The priests of the Ernakulam-Angamaly archeparchy have argued that the June 9 circular letter appeared to create a latae sententiae penalty of suspension from ministry for schism, which is not possible under Eastern canon law.

Shortly before the July 3 deadline for the adoption of the new Eucharistic liturgy, Church leaders and priests agreed a fragile truce, in which parishes in the Ernakulam-Angamaly archeparchy will offer one uniform liturgy on Sundays and major feast days, but continue to offer their preferred form of the liturgy, in which the priest faces the congregation throughout.

A priest celebrating the uniform liturgy faces the people during the Liturgy of the Word, turns toward the altar for the Liturgy of the Eucharist, and faces the people again after Communion.

The “unified mode” is designed to reconcile the two different forms of the liturgy: the ancient tradition of celebrating facing east (ad orientem) and the post-Vatican Council II practice of celebrating facing the people (versus populum). 

The majority of priests and people in the Ernakulam-Angamaly archeparchy want the versus populum liturgy to be recognized as a legitimate variant.
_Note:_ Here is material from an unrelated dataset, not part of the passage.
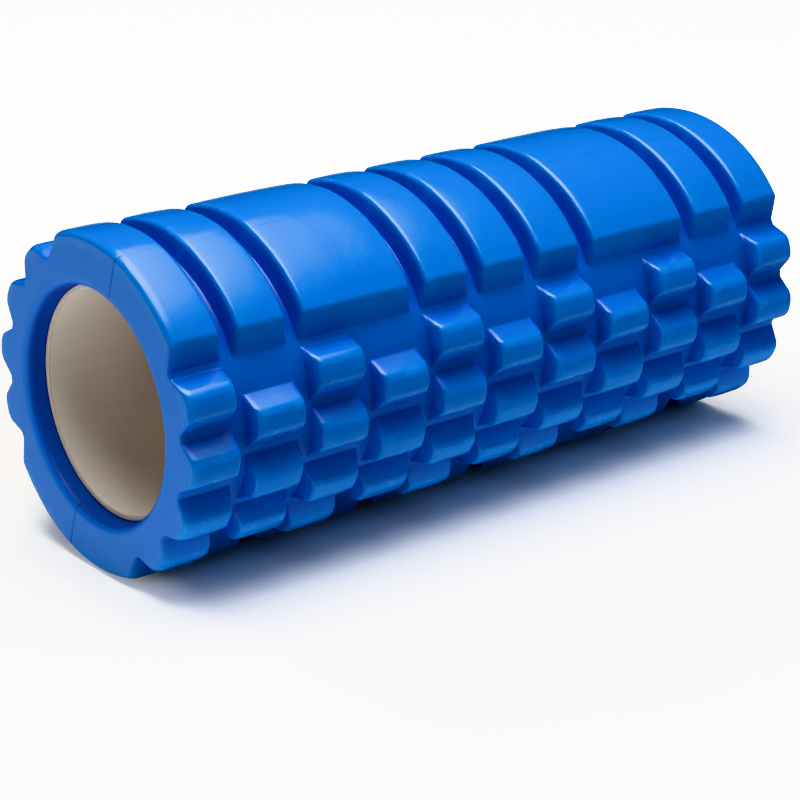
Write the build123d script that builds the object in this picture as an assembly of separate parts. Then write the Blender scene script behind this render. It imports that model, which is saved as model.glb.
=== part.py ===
from build123d import *
import os
from math import cos, radians, sin, sqrt

# A hollow foam massage roller: a rigid plastic tube inside two moulded foam half shells, all
# bonded together. The axis is X, and the origin is at the middle of the roller. Sizes are in
# millimetres and angles in degrees.

# Whole roller
length = 330.0
crown_radius = 70.0
tread_depth = 8.7
floor_radius = crown_radius - tread_depth
lie_angle = 108.1  # turn about +X that takes a shell from facing up to where the front one lies

# Core tube
core_outer_radius = 48.0
core_wall = 2.4
core_recess = 8.6  # how far each end of the tube is set back from the foam's end face
core_edge_round = 0.5
core_inner_radius = core_outer_radius - core_wall
core_length = length - 2 * core_recess

# Adhesive
core_glue_thickness = 0.2
seam_glue_thickness = 0.1
seam_glue_setback = 1.2  # how far the seam adhesive stops short of every foam surface

# Foam sleeve
bore_radius = core_outer_radius + core_glue_thickness
rim_round = 3.5  # bore edge of the foam at each end
end_crown_round = 2.5  # outer edge of the tread at each end
end_floor_round = 0.8  # outer edge of the groove floor at each end

# Tread along the axis: columns with drafted side walls
columns = 11
crown_width = 22.0
pitch = (length - crown_width) / (columns - 1)
axial_draft = 1.7  # how much wider a column is at the floor, on each side
axial_round = 1.3

# Tread round the axis: small blocks in the middle of each shell, long pads towards its seams
block_pitch_angle = 22.5
block_crown_half_width = 4.3
block_floor_half_width = 9.9
pad_floor_angle = 46.0
pad_crown_angle = 53.8
shell_half_angle = 90.0
block_crown_round = 5.5
pad_crown_round = 2.6
merged_pads = ((3, 4), (8, 9))  # neighbouring columns that share one wide pad

# The raised tread starts below the groove floor, so that it fuses into the sleeve
root_depth = 3.0
root_radius = floor_radius - root_depth
overshoot = 5.0  # how far a trimming shape runs past what it trims


def round_corner(face, corner, radius):
    """The face with the corner at this point rounded."""
    nearest = face.vertices().sort_by_distance((corner[0], corner[1], 0))[0]
    return fillet(nearest, radius)


def revolve_about_x(profile, arc=360.0):
    """A solid of revolution from a profile drawn in X and radius, centred on straight up."""
    solid = revolve(Plane.XZ * profile, Axis.X, arc)
    return Rot(X=-arc / 2) * solid


def point_at(radius, angle):
    """A point of the cross-section, with the angle counted from straight up."""
    return (radius * sin(radians(angle)), radius * cos(radians(angle)))


def extrude_along_x(outline, low, high):
    """A prism along X from an outline drawn in Y and Z."""
    return Pos(X=low) * extrude(Plane.YZ * outline, high - low)


def band_profile(first, last):
    """Section of a tread ring that covers the columns from first to last."""
    low = -length / 2 + (first - 1) * pitch
    high = -length / 2 + (last - 1) * pitch + crown_width
    spread = axial_draft * (tread_depth + root_depth) / tread_depth
    low_spread = 0 if first == 1 else spread
    high_spread = 0 if last == columns else spread
    low_corner = (low, crown_radius)
    high_corner = (high, crown_radius)
    outline = Polyline(
        (low - low_spread, root_radius),
        (high + high_spread, root_radius),
        high_corner,
        low_corner,
        close=True,
    )
    low_round = end_crown_round if first == 1 else axial_round
    high_round = end_crown_round if last == columns else axial_round
    band = round_corner(make_face(outline), low_corner, low_round)
    return round_corner(band, high_corner, high_round)


def tread_rings(spans):
    """One full tread ring for each (first, last) span of columns."""
    return [revolve_about_x(band_profile(first, last)) for first, last in spans]


def block_outline(angle):
    """Cross-section of one small block, centred on this angle."""
    slope = (block_floor_half_width - block_crown_half_width) / tread_depth
    root_half_width = block_floor_half_width + slope * root_depth
    top = sqrt(crown_radius**2 - block_crown_half_width**2)
    left = (-block_crown_half_width, top)
    right = (block_crown_half_width, top)
    sides = Polyline(left, (-root_half_width, root_radius), (root_half_width, root_radius), right)
    crown = ThreePointArc(right, (0, crown_radius), left)
    block = make_face(Curve() + [sides, crown])
    block = round_corner(block, left, block_crown_round)
    block = round_corner(block, right, block_crown_round)
    return Rot(Z=-angle) * block


def pad_outline(side):
    """Cross-section of a long pad, from its flank to the seam, on side +1 or -1."""
    floor_point = Vector(*point_at(floor_radius, pad_floor_angle))
    crown_point = Vector(*point_at(crown_radius, pad_crown_angle))
    root_point = floor_point + (floor_point - crown_point) * (root_depth / tread_depth)
    seam_crown = point_at(crown_radius, shell_half_angle)
    seam_root = point_at(root_radius, shell_half_angle)
    middle_crown = point_at(crown_radius, (pad_crown_angle + shell_half_angle) / 2)
    middle_root = point_at(root_point.length, (pad_floor_angle + shell_half_angle) / 2)
    flank = Line(root_point, crown_point)
    crown = ThreePointArc(crown_point, middle_crown, seam_crown)
    seam = Line(seam_crown, seam_root)
    root = ThreePointArc(seam_root, middle_root, root_point)
    pad = make_face(Curve() + [flank, crown, seam, root])
    pad = round_corner(pad, (crown_point.X, crown_point.Y), pad_crown_round)
    return pad if side > 0 else mirror(pad, Plane.YZ)


def tread():
    """Every block and pad of one shell, as separate solids that reach below the groove floor."""
    odd_columns = [(column, column) for column in range(1, columns + 1, 2)]
    even_columns = [(column, column) for column in range(2, columns, 2)]
    merged = [column for pair in merged_pads for column in pair]
    single = [(column, column) for column in range(1, columns + 1) if column not in merged]
    half_step = block_pitch_angle / 2
    layout = (
        (odd_columns, [block_outline(half_step * step) for step in (-3, -1, 1, 3)]),
        (even_columns, [block_outline(half_step * step) for step in (-2, 0, 2)]),
        (single + list(merged_pads), [pad_outline(-1), pad_outline(1)]),
    )
    pieces = []
    for spans, outlines in layout:
        reach = length / 2 + overshoot
        prisms = [extrude_along_x(outline, -reach, reach) for outline in outlines]
        for ring in tread_rings(spans):
            pieces += [ring & prism for prism in prisms]
    return pieces


def sleeve_half():
    """Plain half sleeve under the tread, with a rounded rim at each end of the bore."""
    end = length / 2
    corners = [(-end, bore_radius), (end, bore_radius), (end, floor_radius), (-end, floor_radius)]
    section = make_face(Polyline(*corners, close=True))
    for corner in corners:
        radius = rim_round if corner[1] == bore_radius else end_floor_round
        section = round_corner(section, corner, radius)
    return revolve_about_x(section, 2 * shell_half_angle)


def half_open(half):
    """A half facing up, trimmed to leave room for the seam adhesive."""
    size = 2 * (crown_radius + overshoot)
    return half - Box(length + 2 * overshoot, size, seam_glue_thickness)


def foam_shell():
    """One moulded foam half shell, facing up."""
    return half_open(sleeve_half().fuse(*tread()))


def core_glue():
    """Adhesive film between the tube and one half shell, facing up."""
    middle = core_outer_radius + core_glue_thickness / 2
    section = Pos(Y=middle) * Rectangle(core_length, core_glue_thickness)
    return half_open(revolve_about_x(section, 2 * shell_half_angle))


def seam_glue():
    """Adhesive in the seam on the +Y side, with the outline of the tread along the axis."""
    sleeve_depth = floor_radius - bore_radius
    flat = Pos(Y=bore_radius + sleeve_depth / 2) * Rectangle(length, sleeve_depth)
    spans = [(column, column) for column in range(1, columns + 1)] + list(merged_pads)
    outline = offset(flat + [band_profile(first, last) for first, last in spans], -seam_glue_setback)
    return extrude(outline, seam_glue_thickness / 2, both=True)


def core_tube():
    """Plain tube with its four end edges rounded."""
    section = Pos(Y=core_outer_radius - core_wall / 2) * Rectangle(core_length, core_wall)
    section = fillet(section.vertices(), core_edge_round)
    return revolve_about_x(section)


def as_laid(shape, turn=0.0):
    """A shape drawn for the shell facing up, moved to where it lies, plus a further turn."""
    return Rot(X=lie_angle + turn) * shape


shell = foam_shell()
film = core_glue()
seam = seam_glue()
nodes = {
    "core_tube": core_tube(),
    "foam_shell_front": as_laid(shell),
    "foam_shell_back": as_laid(shell, 180),
    "core_glue_front": as_laid(film),
    "core_glue_back": as_laid(film, 180),
    "seam_glue_top": as_laid(seam),
    "seam_glue_bottom": as_laid(seam, 180),
}

os.makedirs("parts", exist_ok=True)
for name, solid in nodes.items():
    export_step(solid, f"parts/{name}.step")
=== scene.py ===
import math

import bpy
import numpy as np
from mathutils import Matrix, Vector


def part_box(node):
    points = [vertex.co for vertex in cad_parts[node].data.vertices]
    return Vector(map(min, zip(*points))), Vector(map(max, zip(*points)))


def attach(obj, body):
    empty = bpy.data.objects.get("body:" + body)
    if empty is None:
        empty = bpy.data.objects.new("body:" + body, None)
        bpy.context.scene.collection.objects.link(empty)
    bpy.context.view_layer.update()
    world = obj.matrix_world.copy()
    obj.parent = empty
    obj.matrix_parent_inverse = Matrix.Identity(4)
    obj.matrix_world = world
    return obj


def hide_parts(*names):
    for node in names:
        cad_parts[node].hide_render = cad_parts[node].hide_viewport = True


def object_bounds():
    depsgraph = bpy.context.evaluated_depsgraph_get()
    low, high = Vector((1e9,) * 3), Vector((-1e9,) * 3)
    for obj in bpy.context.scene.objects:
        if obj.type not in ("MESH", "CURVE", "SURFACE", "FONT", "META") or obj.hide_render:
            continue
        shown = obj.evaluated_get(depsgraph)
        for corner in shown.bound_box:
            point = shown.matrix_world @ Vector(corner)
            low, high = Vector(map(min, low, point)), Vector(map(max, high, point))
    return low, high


# A blue foam massage roller on a pale studio floor. The two foam half shells are modelled here in
# full detail over the CAD frame; the tube and the adhesive keep their CAD shapes.
# Lengths of the roller are in millimetres until a mesh or a node gets them, when MM turns them
# into metres. The studio's lengths are in metres, except the camera's. Angles are in degrees.

MM = 0.001

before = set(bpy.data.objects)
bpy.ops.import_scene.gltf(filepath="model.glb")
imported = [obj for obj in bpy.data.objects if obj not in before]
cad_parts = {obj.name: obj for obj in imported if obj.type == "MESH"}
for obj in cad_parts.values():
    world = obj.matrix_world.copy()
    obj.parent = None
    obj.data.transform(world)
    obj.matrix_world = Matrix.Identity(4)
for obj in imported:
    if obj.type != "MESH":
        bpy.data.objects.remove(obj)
cad_low, cad_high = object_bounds()


# ---------------------------------------------------------------- sizes taken from the frame

HALF_LENGTH = cad_high.x / MM
CROWN_RADIUS = cad_high.z / MM
TUBE_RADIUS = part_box("core_tube")[1].z / MM
TUBE_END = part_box("core_tube")[1].x / MM

# ---------------------------------------------------------------- the foam's own sizes

TREAD_DEPTH = 8.7
FLOOR_RADIUS = CROWN_RADIUS - TREAD_DEPTH
MIDDLE_RADIUS = CROWN_RADIUS - TREAD_DEPTH / 2
BORE_RADIUS = TUBE_RADIUS + 0.2
RIM_ROUND = 3.5  # edge of the bore on the end faces

COLUMNS = 11
CROWN_WIDTH = 22.0
PITCH = (2 * HALF_LENGTH - CROWN_WIDTH) / (COLUMNS - 1)
AXIAL_RUN = 1.7  # how far a column's side wall slopes out on its way down
AXIAL_ROUNDS = (2.1, 0.8)  # at the crown and at the foot
CROWN_SAG = 0.5  # how far a crown's edges fall below its middle, along the axis
CROWN_SAG_REACH = 5.0  # how soon that dies away towards the middle
END_CROWN_ROUND = (4.5, 2.4)  # outer edge of a crown at the roller's end: along the axis, and down
END_FLOOR_ROUND = (1.5, 0.8)  # the same for the groove floor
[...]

But the Synod of Bishops — the highest authority in the autonomous Syro-Malabar Church — asked all of the Syro-Malabar Church’s 35 eparchies (dioceses) to accept the new Eucharistic liturgy by November 2021. 

The Ernakulam-Angamaly archeparchy, the most populous and prominent eparchy, has strongly resisted the change. Supporters and opponents of the new liturgy have clashed in the streets. There have also been hunger strikes, demonstrations in which cardinals were burned in effigy, and scuffles in the sanctuary of the archeparchy’s cathedral, which remained closed for more than a year following police intervention.

The archeparchy also saw protests against the June 9 circular letter, in which lay people burned copies of the document and even turned them into paper boats and set them adrift on Kerala’s Vembanad Lake.

A draft version of the circular letter was leaked ahead of its June 9 publication. The draft raised eyebrows because it was dated June 15, the day after members of the Synod of Bishops were due to hold an online meeting to discuss the liturgy crisis, but written before the Synod of Bishops held its deliberations.

Divisions within the Synod of Bishops emerged into the open with the leak of a June 13 letter to Major Archbishop Thattil from five Syro-Malabar bishops, who expressed firm opposition to the threat to excommunicate priests. 

Following talks between Church leaders and priests, Major Archbishop Thattil and Bishop Puthur issued a July 1 explanatory note, announcing that all parish churches in could continue celebrating the liturgy versus populum after July 3, provided they offered at least one new uniform Eucharistic liturgy on Sundays and major feast days.